##### Recorded information #####

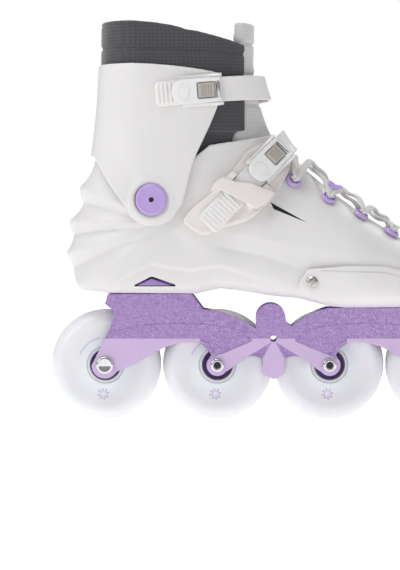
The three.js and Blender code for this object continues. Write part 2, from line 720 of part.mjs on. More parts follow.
function releaseButton() {
  const low = leverLow + 1;
  const key = box(forkEnd + 0.6, 9.4, -5.1, 5.1, low, leverHigh + 0.8);
  return joined(key, upright(2.1, plateHigh - 0.5, low + 0.5));
}

// Sets a flat-built buckle piece on the boot at a strap's line.
function onStrap(line, offset) {
  const at = (x, z) => new THREE.Vector3(x, surfaceY(x, z, -1, offset), z);
  const step = 4;
  const middle = at(line.x, line.z);
  const [ux, uz] = [Math.cos(line.angle), Math.sin(line.angle)];
  const forward = at(line.x + ux * step, line.z + uz * step)
    .sub(at(line.x - ux * step, line.z - uz * step)).normalize();
  const across = at(line.x - uz * step, line.z + ux * step).sub(at(line.x + uz * step, line.z - ux * step));
  const outward = new THREE.Vector3().crossVectors(forward, across).normalize();
  if (outward.y > 0) outward.negate();
  const sideways = new THREE.Vector3().crossVectors(outward, forward);
  return new THREE.Matrix4().makeBasis(forward, sideways, outward).setPosition(middle);
}

function ratchet(name, line, offset, parent) {
  const place = new THREE.Group();
  onStrap(line, offset).decompose(place.position, place.quaternion, place.scale);
  parent.add(place);
  add(`${name}_buckle_frame`, buckleFrame(), 'gloss', place);
  add(`${name}_lever`, lever(), 'gloss', place);
  add(`${name}_release_button`, releaseButton(), 'beige', place);
  add(`${name}_lever_pin`, pinBar(pinRadius, frameWallOut + 0.4), 'chrome', place);
  return place;
}

const curveUnder = strapWidth ** 2 / 255; // the flat buckle bridges the instep's curve
ratchet('instep', instepLine, instepSeat + curveUnder, skate);
ratchet('cuff', cuffLine, cuffSeat + 0.5, onCuff);

// ---------------------------------------------------------------- lacing
// Stations up the instep, front to back, as x. All are this far from the boot's middle plane.
const laceStations = [84, 62, 39, 14];
const laceAcross = 25;

// Height of the form over a point of the plan, and its outward normal there.
function heightAt(x, y) {
  const side = y < midline(x) ? -1 : 1;
  let [low, high] = [120, 260];
  for (let i = 0; i < 40; i += 1) {
    const z = (low + high) / 2;
    const inside = side * (surfaceY(x, z, side) - y) > 0 && polar(x, z)[1] < rimReach(polar(x, z)[0]);
    if (inside) low = z;
    else high = z;
  }
  return (low + high) / 2;
}

function instepFrame(x, y) {
  const reach = 3;
  const slopeX = (heightAt(x + reach, y) - heightAt(x - reach, y)) / (2 * reach);
  const slopeY = (heightAt(x, y + reach) - heightAt(x, y - reach)) / (2 * reach);
  const normal = new THREE.Vector3(-slopeX, -slopeY, 1).normalize();
  const forward = new THREE.Vector3(1, 0, slopeX).normalize();
  return { point: new THREE.Vector3(x, y, heightAt(x, y)), normal, forward };
}

const eyelets = laceStations.map((x) =>
  sides.map(([, side]) => instepFrame(x, midline(x) + side * laceAcross)));
const eyeletLift = 0.9; // clears the shell, which curves under the flat ring

function eyelet({ point, normal }) {
  const body = turned([
    [eyeletHole, 0], [eyeletRadius, 0], [eyeletRadius, 0.9], [eyeletHole + 1.6, eyeletHeight],
    [eyeletHole + 0.8, eyeletHeight], [eyeletHole, eyeletHeight - 0.8],
  ], 12);
  const turn = new THREE.Quaternion().setFromUnitVectors(new THREE.Vector3(0, 1, 0), normal);
  const place = point.clone().addScaledVector(normal, eyeletLift);
  return { body, turn, place };
}

eyelets.forEach((pair, row) => pair.forEach((at, k) => {
  const { body, turn, place } = eyelet(at);
  const mesh = add(`lace_eyelet_${sides[k][0]}_${row + 1}`, body, 'lilac');
  mesh.position.copy(place);
  mesh.quaternion.copy(turn);
}));

// A curve that is read evenly by its points, so that short bends get as many steps as long spans.
class Route extends THREE.CatmullRomCurve3 {
  getPointAt(share) { return this.getPoint(share); }
  getTangentAt(share) { return this.getTangent(share); }
}

// Down into an eyelet and up again, between the spans to the rows in front and behind.
function dip({ point, normal, forward }, way) {
  const spot = (far, up) => point.clone().addScaledVector(forward, far * way)
    .addScaledVector(normal, eyeletLift + up);
  const half = 1.2;
  const over = eyeletHeight + 2.8;
  return [spot(half, over), spot(half, 2.6), spot(0, 1.35), spot(-half, 2.6), spot(-half, over)];
}

// Over the tongue from one row to the next. The second pass goes over the first.
function span(from, to, lift) {
  const middleX = (from.point.x + to.point.x) / 2;
  const bridge = (share, up) => {
    const x = mix(from.point.x, to.point.x, share);
    const y = mix(from.point.y, to.point.y, share);
    return new THREE.Vector3(x, y, heightAt(x, y)).addScaledVector(instepFrame(middleX, 0).normal, up);
  };
  return [bridge(0.25, lift + 2.5), bridge(0.5, lift), bridge(0.75, lift + 2.5)];
}

function lace() {
  const rows = laceStations.length;
  const up = (start) => laceStations.map((_, row) => eyelets[row][(start + row) % 2]);
  const first = up(0); // climbs from the outer side
  const second = up(1);
  const spots = [...[...first].reverse(), ...second];
  // Each end is tucked in on its own side of the tongue, level with the last row.
  const tuck = ({ point, normal }, share) => {
    const [x, y] = [point.x, mix(point.y, 0, 0.6 * share)];
    return new THREE.Vector3(x, y, heightAt(x, y)).addScaledVector(normal, 5);
  };
  const points = [tuck(spots[0], 1), tuck(spots[0], 0.5)];
  spots.forEach((spot, i) => {
    points.push(...dip(spot, i < rows ? -1 : 1));
    if (i + 1 < spots.length) points.push(...span(spot, spots[i + 1], i < rows ? 3 : 6.2));
  });
  const last = spots[spots.length - 1];
  points.push(tuck(last, 0.5), tuck(last, 1));
  const section = new THREE.Shape(Array.from({ length: 6 }, (_, i) =>
    new THREE.Vector2(laceRadius * Math.cos((i * Math.PI) / 3), laceRadius * Math.sin((i * Math.PI) / 3))));
  return solid(new THREE.ExtrudeGeometry(section, {
    steps: points.length - 1, bevelEnabled: false, extrudePath: new Route(points),
  }));
}

add('lace', lace(), 'lace');

export default skate;
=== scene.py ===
# One inline skate for the right foot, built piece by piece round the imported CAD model: running
# gear, machined frame, moulded boot, straps with ratchet buckles, liner and laces.
import bpy, bmesh, json, math
import numpy as np
from mathutils import Matrix, Vector


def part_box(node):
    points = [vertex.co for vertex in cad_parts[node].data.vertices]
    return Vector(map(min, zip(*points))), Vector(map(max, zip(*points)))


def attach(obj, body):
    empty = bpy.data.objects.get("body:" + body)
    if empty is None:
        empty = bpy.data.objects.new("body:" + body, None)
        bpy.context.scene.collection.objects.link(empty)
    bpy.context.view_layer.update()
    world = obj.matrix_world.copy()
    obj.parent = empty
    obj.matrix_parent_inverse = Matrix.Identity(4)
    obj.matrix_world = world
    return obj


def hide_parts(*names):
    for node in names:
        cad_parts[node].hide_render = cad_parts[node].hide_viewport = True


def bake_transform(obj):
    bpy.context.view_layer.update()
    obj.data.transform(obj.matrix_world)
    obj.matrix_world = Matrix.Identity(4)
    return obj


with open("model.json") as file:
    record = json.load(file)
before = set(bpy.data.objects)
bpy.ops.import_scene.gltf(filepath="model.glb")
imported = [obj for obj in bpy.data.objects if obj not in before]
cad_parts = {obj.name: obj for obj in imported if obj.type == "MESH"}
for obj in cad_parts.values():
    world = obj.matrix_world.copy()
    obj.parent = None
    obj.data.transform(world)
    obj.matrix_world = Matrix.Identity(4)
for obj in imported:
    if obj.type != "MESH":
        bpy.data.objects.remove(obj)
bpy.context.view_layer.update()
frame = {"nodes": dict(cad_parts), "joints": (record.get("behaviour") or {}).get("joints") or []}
joint = {j["name"]: j for j in frame["joints"]}
MM = 0.001

# ------------------------------------------------------------------ camera, floor and light
# A long lens square on to the outer side, a little above the wheels, as in a catalogue picture.
camera = bpy.data.objects.new("camera", bpy.data.cameras.new("camera"))
bpy.context.scene.collection.objects.link(camera)
bpy.context.scene.camera = camera
camera_at = Vector((-0.02, -1.5, 0.14))
looks_at = Vector((-0.0534, 0.0, 0.0973))
picture_height = 0.4156  # what the picture's long side takes in, in the skate's middle plane
camera.location = camera_at
camera.data.sensor_width = 36
camera.data.lens = 36 * abs(camera_at.y) / picture_height
camera.data.shift_x = (looks_at.x - camera_at.x) / picture_height
camera.data.shift_y = (looks_at.z - camera_at.z) / picture_height
camera.rotation_euler = (math.pi / 2, 0, 0)
camera.data.clip_end = 20


def link(name, mesh):
    item = bpy.data.objects.new(name, mesh)
    bpy.context.scene.collection.objects.link(item)
    return item


def plain(name, colour, roughness):
    made = bpy.data.materials.new(name)
    made.use_nodes = True
    shader = made.node_tree.nodes["Principled BSDF"]
    shader.inputs["Base Color"].default_value = (*colour, 1)
    shader.inputs["Roughness"].default_value = roughness
    return made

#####

▶ _Task instructions_:
Which lines above run from the one containing "for node in" down to the one containing "obj.data.transform(world)"? Repeat exactly those, both ends included, and nothing else.

▶ _The reply_:
    for node in names:
        cad_parts[node].hide_render = cad_parts[node].hide_viewport = True


def bake_transform(obj):
    bpy.context.view_layer.update()
    obj.data.transform(obj.matrix_world)
    obj.matrix_world = Matrix.Identity(4)
    return obj


with open("model.json") as file:
    record = json.load(file)
before = set(bpy.data.objects)
bpy.ops.import_scene.gltf(filepath="model.glb")
imported = [obj for obj in bpy.data.objects if obj not in before]
cad_parts = {obj.name: obj for obj in imported if obj.type == "MESH"}
for obj in cad_parts.values():
    world = obj.matrix_world.copy()
    obj.parent = None
    obj.data.transform(world)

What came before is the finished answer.